There were shouts of ABD-ABD going around the ground even before the toss. Fans were carrying large collages of AB de Villiers, wishing him well for the game. South Africa batted first and as was the theme of that series, started capitulating to the guile and skill of Ravichandran Ashwin and Ravindra Jadeja. Every wicket received manic cheers and murmurs of ABD-ABD from the crowd; they couldn't wait to welcome their cricketing deity.
When AB de Villiers finally walked in to bat at number 5, the roof came off the stadium as the crowd of twenty thousand odd roared ABD-ABD in unison. No ground in South Africa could have matched this kind of hero worship for the superstar batsman.
AB de Villiers got into his groove soon, and every time he found a gap through the infield, there were wild cheers around the Chinnaswamy stadium. This kind of support for an overseas player is extremely rare. Tendulkar got standing ovations when he walked in to bat at every ground in Australia, especially after Don Bradman compared himself to the Indian legend.
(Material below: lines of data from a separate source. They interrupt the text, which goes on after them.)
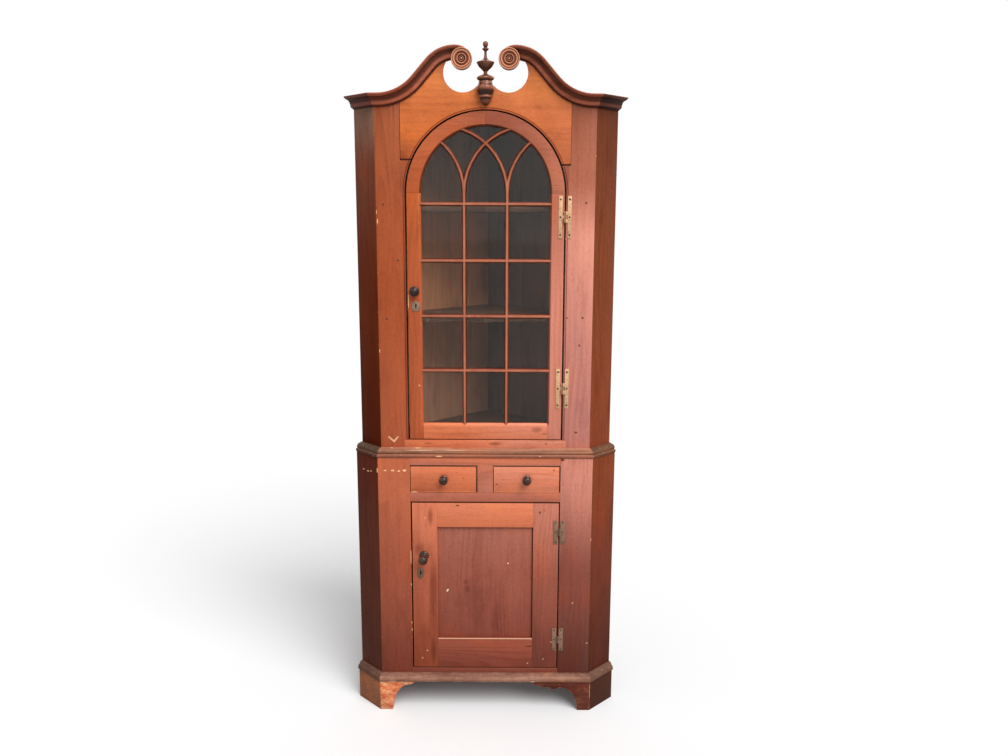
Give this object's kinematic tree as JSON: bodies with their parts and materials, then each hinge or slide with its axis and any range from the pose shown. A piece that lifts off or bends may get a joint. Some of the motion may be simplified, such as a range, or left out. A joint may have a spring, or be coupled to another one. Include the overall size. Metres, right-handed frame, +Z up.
{
  "type": "corner cupboard",
  "caption": "Two-case corner cupboard with canted sides: arched glazed door under a swan-neck pediment, drawers and a panelled door below, bracket feet.",
  "frame": {"origin": "middle of the bounding box, on the floor under the cupboard", "axes": "+Z up, -Y out of the front towards the room, +X to the right of someone who faces the doors; the back corner of the room is on +Y"},
  "size_m": [0.9056, 0.5788, 2.2139],
  "materials": {
    "upper_case_pine": "old oil finish, worn",
    "orange_pine": "old oil finish, worn",
    "lower_case_pine": "old red oil finish, worn",
    "dark_moulding": "dark stain",
    "worn_moulding": "rubbed bare",
    "bare_board": "unfinished",
    "dark_turning": "dark stain, satin",
    "old_brass": "dull, spotted",
    "old_iron": "brown rust",
    "old_glass": "slightly wavy"
  },
  "bodies": {
    "case": {"lower_left_stile": "lower_case_pine", "lower_right_stile": "lower_case_pine", "lower_left_return": "lower_case_pine", "lower_right_return": "lower_case_pine", "lower_left_back": "bare_board", "lower_right_back": "bare_board", "lower_floor": "lower_case_pine", "drawer_shelf": "lower_case_pine", "drawer_frame": "lower_case_pine", "base_moulding": "worn_moulding", "left_bracket_foot": "lower_case_pine", "right_bracket_foot": "lower_case_pine", "waist_board": "worn_moulding", "waist_moulding": "worn_moulding", "upper_left_stile": "upper_case_pine", "upper_right_stile": "upper_case_pine", "upper_left_return": "upper_case_pine", "upper_right_return": "upper_case_pine", "upper_left_back": "bare_board", "upper_right_back": "bare_board", "upper_bottom_rail": "orange_pine", "upper_floor": "bare_board", "upper_top": "bare_board", "upper_shelf_low": "bare_board", "upper_shelf_high": "bare_board", "tympanum": "orange_pine", "left_cornice": "dark_moulding", "right_cornice": "dark_moulding", "left_rosette": "orange_pine", "right_rosette": "orange_pine", "finial": "dark_turning", "upper_hinge_low_case_leaf": "old_brass", "upper_hinge_high_case_leaf": "old_brass", "lower_hinge_low_case_leaf": "old_iron", "lower_hinge_high_case_leaf": "old_iron"},
    "upper_door": {"upper_door_left_stile": "orange_pine", "upper_door_right_stile": "orange_pine", "upper_door_arch": "orange_pine", "upper_door_bottom_rail": "orange_pine", "glazing_bars": "orange_pine", "upper_door_glass": "old_glass", "upper_door_knob": "dark_turning", "upper_door_key_plate": "old_brass", "upper_hinge_low_door_leaf": "old_brass", "upper_hinge_high_door_leaf": "old_brass"},
    "lower_door": {"lower_door_left_stile": "lower_case_pine", "lower_door_right_stile": "lower_case_pine", "lower_door_top_rail": "lower_case_pine", "lower_door_bottom_rail": "lower_case_pine", "lower_door_panel": "lower_case_pine", "lower_door_knob": "dark_turning", "lower_door_key_plate": "old_brass", "lower_hinge_low_door_leaf": "old_iron", "lower_hinge_high_door_leaf": "old_iron"},
    "left_drawer": {"left_drawer_front": "lower_case_pine", "left_drawer_box": "bare_board", "left_drawer_knob": "dark_turning"},
    "right_drawer": {"right_drawer_front": "lower_case_pine", "right_drawer_box": "bare_board", "right_drawer_knob": "dark_turning"}
  },
  "joints": [
    {"name": "upper_door_hinge", "type": "hinge", "parent": "case", "child": "upper_door", "pos_m": [0.2521, -0.2121, 1.41], "axis": [0, 0, 1], "range_deg": [0, 135]},
    {"name": "lower_door_hinge", "type": "hinge", "parent": "case", "child": "lower_door", "pos_m": [0.2481, -0.2376, 0.45], "axis": [0, 0, 1], "range_deg": [0, 135]},
    {"name": "left_drawer_slide", "type": "slide", "parent": "case", "child": "left_drawer", "axis": [0, -1, 0], "range_m": [0, 0.15]},
    {"name": "right_drawer_slide", "type": "slide", "parent": "case", "child": "right_drawer", "axis": [0, -1, 0], "range_m": [0, 0.15]}
  ]
}
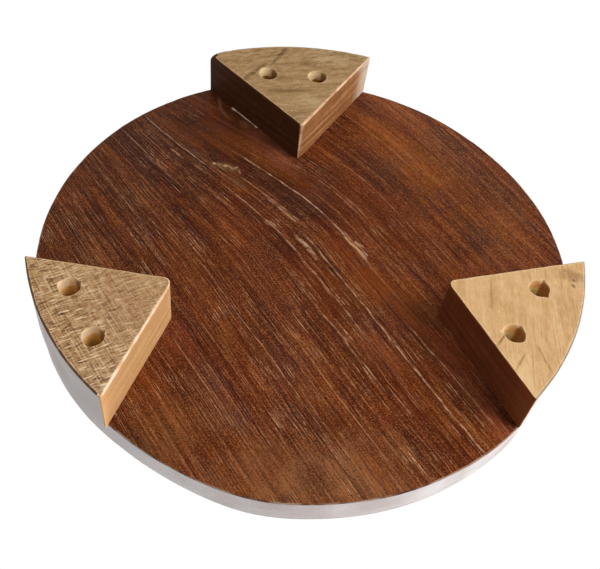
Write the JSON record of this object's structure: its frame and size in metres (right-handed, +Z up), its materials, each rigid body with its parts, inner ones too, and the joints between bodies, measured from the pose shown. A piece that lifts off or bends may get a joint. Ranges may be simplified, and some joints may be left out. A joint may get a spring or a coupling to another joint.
{
  "type": "rolling board",
  "caption": "Round wooden board for rolling dough flat, standing on wedge-shaped legs that are screwed on flush with its rim.",
  "frame": {"origin": "middle of the board's round outline, on the plane that the feet stand on", "axes": "+Z up through the rolling face, as the board stands in use; the back leg points along +Y"},
  "size_m": [0.25, 0.2506, 0.04],
  "materials": {
    "board_wood": "planed and lightly oiled, satin, with a pale worn rim",
    "leg_wood": "sawn and unfinished, matt",
    "screw_steel": "zinc plated, satin"
  },
  "bodies": {
    "root": {"board": "board_wood", "leg_back": "leg_wood", "leg_left": "leg_wood", "leg_right": "leg_wood", "screw_back_1": "screw_steel", "screw_back_2": "screw_steel", "screw_left_1": "screw_steel", "screw_left_2": "screw_steel", "screw_right_1": "screw_steel", "screw_right_2": "screw_steel"}
  },
  "joints": []
}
But cheering every run and every boundary an away batsman scores against your home team is unheard of. This wasn't just grudging respect from the crowd; this was pure love and admiration for the player.
You will have to go through the annals of sports history itself to find something to compare to this. Probably, the 1990 World Cup semi-final in Italy where the home crowd at Naples had “Maradona in their hearts and Italy in their songs” comes close. Maradona was the undisputed king of Naples, the club he represented in Italian Serie A and had famously appealed to the Naples crowd to support Argentina over the home team Italy.
Indian crowds can be as partisan as it gets when it comes to cheering the home team. A pin drop silence every time an opposition batsman scores a boundary is a common sight at the Indian grounds. There have been occasions when Indian crowds couldn't digest their team's loss and retaliated by throwing objects on the ground. But here it was, an Indian crowd showering all their love at an away player, eagerly awaiting a hundred from him so that they can shout the roof down one more time. Unfortunately, AB fell 15 short of the 100, but the crowd had already made their statement. AB de Villiers belonged to cricket, not just to South Africa.
Words fall short in describing the genius of Abraham Benjamin de Villiers. He was a polymath who could have been a champion in any sport he took up. On the cricket field, he could take catches others won't even attempt and play shots that other couldn't conceive or describe. His close friend and RCB teammate Virat Kohli has time and again stated how he is in awe of this freak of nature.
When AB de Villiers announced his retirement from all forms of cricket, the response from Indian fans was of shock and heartfelt grief. In recent times, the only thing that can compare to this feeling of loss was the retirement of Sachin Tendulkar. It was almost inconceivable that a superhero can, as ABD put it, "run out of gas". Every cricket fan in India wanted to see him have another go at World Cup glory for his nation. A lot of Indian fans will still be cheering for South Africa as their second team in 2019, and a lot of that will be due to the ABD-effect.
The reason for ABD's popularity in India goes beyond his unbelievable cricketing abilities. Much like Tendulkar, the Indian crowd loves him for his humility, his infectious smile and the way he always plays the game in the right spirit.
Watching AB play the game was like watching some sort of revolution for freedom. To borrow a movie reference, if the cricket world is 'The Matrix' then ABD was 'The One'. He came here with the purpose of inspiring us to free our minds and believe that everything is possible. He came us to show, in Neo's words, "A world without rules and controls, without borders or boundaries. A world where anything is possible."